After the NaNoWriMo I feel I have been less than focused and no where as driven, dedicated or disciplined as I should be. My 04:00 writing sessions are lethargic and not producing the successes they did this summer. Time seems to be at issue, but it’s not really ‘time’ per se, so much as it is the demands on that time placing pressure on my productivity and satisfaction. Now, this is a scary thing to admit as it begs the question: if I can’t make time for everything, what will I give up to release some of that anxious pressure in my chest and that sense of impending doom so as to give my writing time room to produce (because I sure as hell, ain’t given up my writing)?

I don’t know.

I presently have five time-competing secular interests and demands that are not seasonal like Christmas shopping, which, regardless of its presently un-done state, will be done by the 25th: family, school, bagpiping, HOL, blogging and Oblivion. In some ways I’m glad, very glad, these are the things that I’ve got threatening me with torrential downpours as they happen to be clearly identified. I would hate to wander around in my head cluelessly looking for the source of my distraction.

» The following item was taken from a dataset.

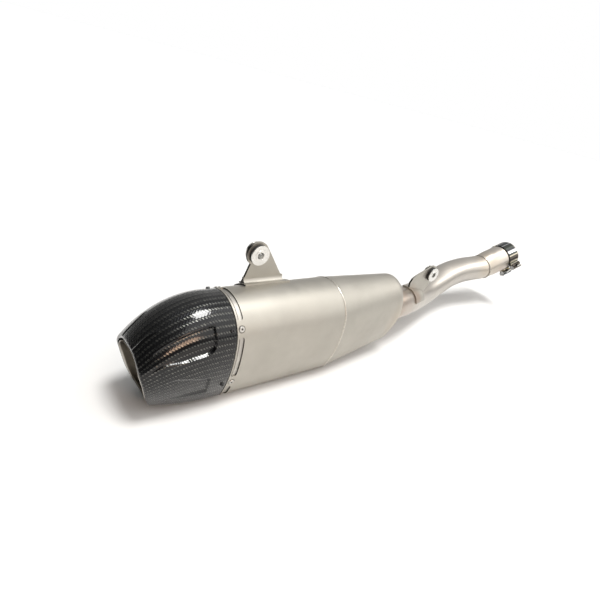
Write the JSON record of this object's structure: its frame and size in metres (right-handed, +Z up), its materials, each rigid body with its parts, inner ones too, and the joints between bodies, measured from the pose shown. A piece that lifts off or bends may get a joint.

Family. This is, of course, a no-brainer. Can’t live without ‘em; can’t kill ‘em and while I wish they were a little more interested in what I’m writing, I am thankful they appreciate what I’m doing enough to give me room to write. I see rainbows, bless ‘em.

School. Of all the demands, this storm cloud is the one I resent the most. I could go on nauseatingly about the state of education. I’m not going to. Suffice to say, that this used to be the thing by which I defined myself: Andre’ the high school English teacher. Federal, state, regional and local politicians and administrators, however, chasing the super-student on the “road to no where” have robbed me of the joy of teaching. From bell to bell when I’m with my kids, I still love what I do, but during the down time when politically driven bullshit resumes its regularly scheduled programming, I hate the career and dream of writing for a living. It gets eleven hours of my day for only seven and half hours of pay and there it is.

Bagpiping. Another no-brainer. It is who I am. My Gaelic heritage, of which I am fiercely proud, calls with all the power of the North Sea. I could no more give up piping than I could writing. In my heart I have been able to convince it to take a back seat to writing, but when the page refuses to give up its secrets, I turn to piobaireachd, play Cumha Mairi Nighean Alasdair Ruaigh or Struan Robertson’s Salute and the world rights itself. I will not attempt to explain how deeply impacting that moment is when the drones and chanter reeds vibrate sympathetically enveloping me in a warm cocoon of sound that can lead me to “…converse with old folks of old affairs.” Suffice to say it would be no more possible to give this up than it would family or to stop working all together.

HOL. Hogwarts Online. So demanding. So satisfying. So amazing. This online simulation is a complex interest to describe. More than Harry Potter, as a teacher, I fell  in love with the idea of a Wizarding school. How cool would it be to attend or teach at such a place? HOL is that option. With joy and surprise I found it directly feeding the writing animal inside me and I have written more short stories and poems as a result of HOL homework assignments and projects than I ever have. Some resulted in Rowlings fan-fiction, I am decidedly unashamed to admit, but more were original works inspired by classes in fairy tales and folk lore. I really don’t want to give that creative stimulation up. Unfortunately, I also worked my way into the lower echelons of HOL administration. As with all positions of responsibility in such a situation, it is time-consuming to create entertainment for others. I struggle with pressure issues there and have not been as present as a Prefect should. It’s not fair to my HOL friends or my writing. It is the single most pressing thought on my mind, one I will admit to avoiding dealing with.

Blogging. Well. I’d like to blog every other day but that rarely happens. In a way, it has taken the place of journaling and though I may not be as ‘all-reveling’ in it, blogging, especially “The Salamander’s Quill,” is the conduit, tiny though it is, I use to inject myself into the writing world from my lonely desk top. It takes care of itself though and is easy neglected for the sake of a manuscript page without the crack of guilty thunder the others above do.

Oblivion. I want to kill the kid who gifted me the game for Christmas. I’ve spent too much time playing just the “…next quest.” I am thirsty to RPG and this is the next convenient thing to it. I think, however, that it is also the most easily marginalized pursuit conflicting with my writing. Problem: it’s fun. Damnit.

And let’s not even mention the upcoming season premiers of Merlin and Camelot. I hope they suck and I won’t want to watch them.

HOL admin and Oblivion? How badly do I want to write? How driven, dedicated and disciplined am I? I need to find out. Now. Before the rains come; I’ve got Christmas shopping to do.

Originally posted in The Salamander’s Quill 1.0 now deleted.